Avaliando-se o conceito de qualidade em uso para outras áreas de serviços, além do software, percebe-se que as definições são aplicáveis para uma grande diversidade de serviços, requerendo adaptações que levem em consideração aspectos específicos de cada tipo de serviço. Numa análise geral, percebe-se que os conceitos de eficácia e produtividade são aplicáveis para serviços em geral, praticamente da mesma forma que para produtos de software. Com relação à característica segurança, deve-se avaliar se um serviço, que tenha como foco principal eficácia ou produtividade, pode vir a aumentar o risco de comprometer aspectos relacionados à segurança. O caso de segurança ambiental é típico, à medida que os requisitos desta natureza são cada vez mais rigorosos. Neste sentido, é necessário que os requisitos das características eficácia e produtividade estejam compatíveis com aqueles referentes à segurança. Finalmente, com relação à característica satisfação, é importante que sejam levados em conta fatores de estima que possam ser afetados pela prestação do serviço. Alguns aspectos de destaque relacionados à satisfação são: prazer, estímulo, felicidade, conforto, status, entre outros.

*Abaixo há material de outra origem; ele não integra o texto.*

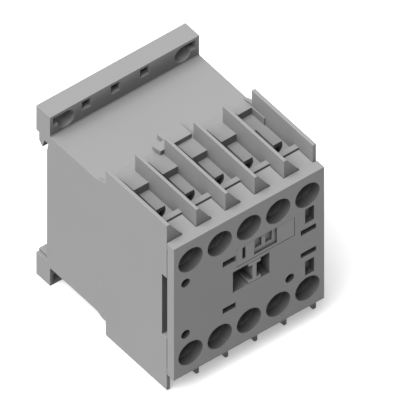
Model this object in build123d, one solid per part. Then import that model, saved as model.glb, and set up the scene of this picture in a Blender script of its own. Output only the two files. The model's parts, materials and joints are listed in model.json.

Por outro lado, o foco dos serviços nas outras características (principalmente eficácia e produtividade) pode levar à geração de fatores colaterais que contribuam para a não satisfação de grupos envolvidos ao serviço (por exemplo, calor, redução de espaço, ruído, estresse, entre outros). É importe analisar a relação entre o custo e os benefícios dos requisitos estabelecidos para cada característica, buscando o equilíbrio que seja mais adequado à organização.
Resumindo, organizações que pretendam obter qualidade ao desenvolver software ou realizar serviços, ou seja, atender às necessidades de seus clientes, podem utilizar os conceitos relacionados à qualidade em uso como forma de atingir a estes objetivos. É importante ressaltar que a não especificação de objetivos de qualidade é uma forma bastante eficaz de se realizar projetos que fracassam.